Marguerite-Marie Michelin, 1894-1984, surnommée MMM, fut une responsable des Guides de France. Arrêtée et déportée en Allemagne, dans les camps de Sarrebruck et de Ravensbrück, elle s'y trouve confrontée à la détresse de prostituées, elles aussi déportées. À son retour, elle reprend des responsabilités nationales aux GDF puis fonde l'Association nationale d'entraide féminine, aujourd'hui l'ANEF.

J’ai dans l’idée d’écrire ma ville et ses habitants comme un géographe cartographie et comme un historien travaille sur des archives.
Mes romans se passent à Clermont-Ferrand ou dans ses environs. J’aime écrire depuis ce qui m’est proche, ce qui est sous mes yeux. Pour mes textes à dire, je me suis aussi engagée auprès des gens de ma ville.
A l’occasion de l’anniversaire de l’ANEF63, « association d’entraide contre les exclusions qui intervient dans les départements du Puy-de-Dôme et de l’Allier et exerce des missions de protection de l’enfance et d’insertion par le logement. », j’ai réalisé un recueil de paroles auprès des bénéficiaires et des salariés.
Voici un extrait :

Au commencement :  Choryphée / MMM

– Choryphée : De 1939 à 1945, a 80 km de Berlin, le IIIe Reich établit le camp de Ravensbrück, le seul camp de concentration réservé aux femmes. Des enfants aussi vivent dans ce camp. Des femmes survivent, d’autres meurent. 70 000 à 92 000 morts. On assassine des détenues communistes et des résistantes, qu’elles soient polonaises, allemandes, françaises, et les femmes juives, Tziganes, Roms.
– Marguerite-Marie Michelin : J’ai vécu dans l’horreur une expérience humaine extraordinaire.
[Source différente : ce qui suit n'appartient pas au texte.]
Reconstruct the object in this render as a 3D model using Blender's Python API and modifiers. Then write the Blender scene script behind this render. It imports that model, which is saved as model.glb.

– Choryphée : Marguerite-Marie Michelin, c’est pas exactement une fille Michelin, c’est la bru, elle n’était pas seule, elle appartenait au réseau des équipières de France.
– Marguerite-Marie Michelin : C’est un mot important pour moi. Les équipières s’entraident. On partageait tout, on s’occupait de nous entre nous. Femmes violentées, femmes enfermées, femmes exploitées. Je ne suis pas une petite nature, j’ai mon tempérament, je ne regrette pas d’avoir protégé cet aumônier résistant pendant la guerre. J’ai vécu ce que j’ai vécu. On m’a arrêtée le 7 juillet 44, la gardienne de prison au 92 m’a pris mon eau de Cologne. On avait toutes notre Saint-Nectaire en prison, la gardienne ne nous l’a pas pris. En prison, au départ, les autres filles me dégoûtent un peu, mes conventions ne me servent à rien, il y a les puces, il y a la faim, les odeurs, les ronflements des autres femmes et la peur partout autour. J’ai une chemise de nuit en crêpe de Chine et je suis en prison. La première nuit, je me dis que je ne pourrai pas rester une nuit de plus, on se dit toujours ça quand on vit l’exceptionnel, et quand ça dure, on s’habitue, je me suis habituée ensuite à bien pire. Les hommes qui ne revenaient pas des interrogatoires, les paquets de chairs battues au nerf de bœufs, les filles aux cuisses et dos marbrés de coups, la hantise de la gestapo de Royat qui torture et assassine. On était quelques-unes à se ragaillardir la nuit. Un matin on n’a pas trouvé Madame M, Madame Gé nous a dit entre ses sanglots qu’on l’avait emportée dans la nuit. C’est cette nuit-là que j’ai compris que la lâcheté et la cruauté pouvaient mettre en défaite notre amour. Après la libération de Clermont, Mme Gé a été appelée à la fosse d’Aulnat pour identifier, elle a reconnu Mme M. Elle avait encore les pantoufles de la prison, celles que Lise lui avait faites. Mme M. n’a pas été fusillée, mais assommée, sa boîte crânienne défoncée, son ventre ouvert, elle était enceinte et le corps mutilé. Heureusement, on ne savait pas. Et on a quitté la prison pour le camp. On a pris le train. J’avais ce foulard bleu sombre semé d’edelweiss. Il avait une petite bordure rouge vif. Et après, après, on a connu toutes sortes d’enfers. Il faut l’avoir vécu pour se rendre compte de tout le mal que les forts peuvent faire à ceux qui ne peuvent pas se défendre.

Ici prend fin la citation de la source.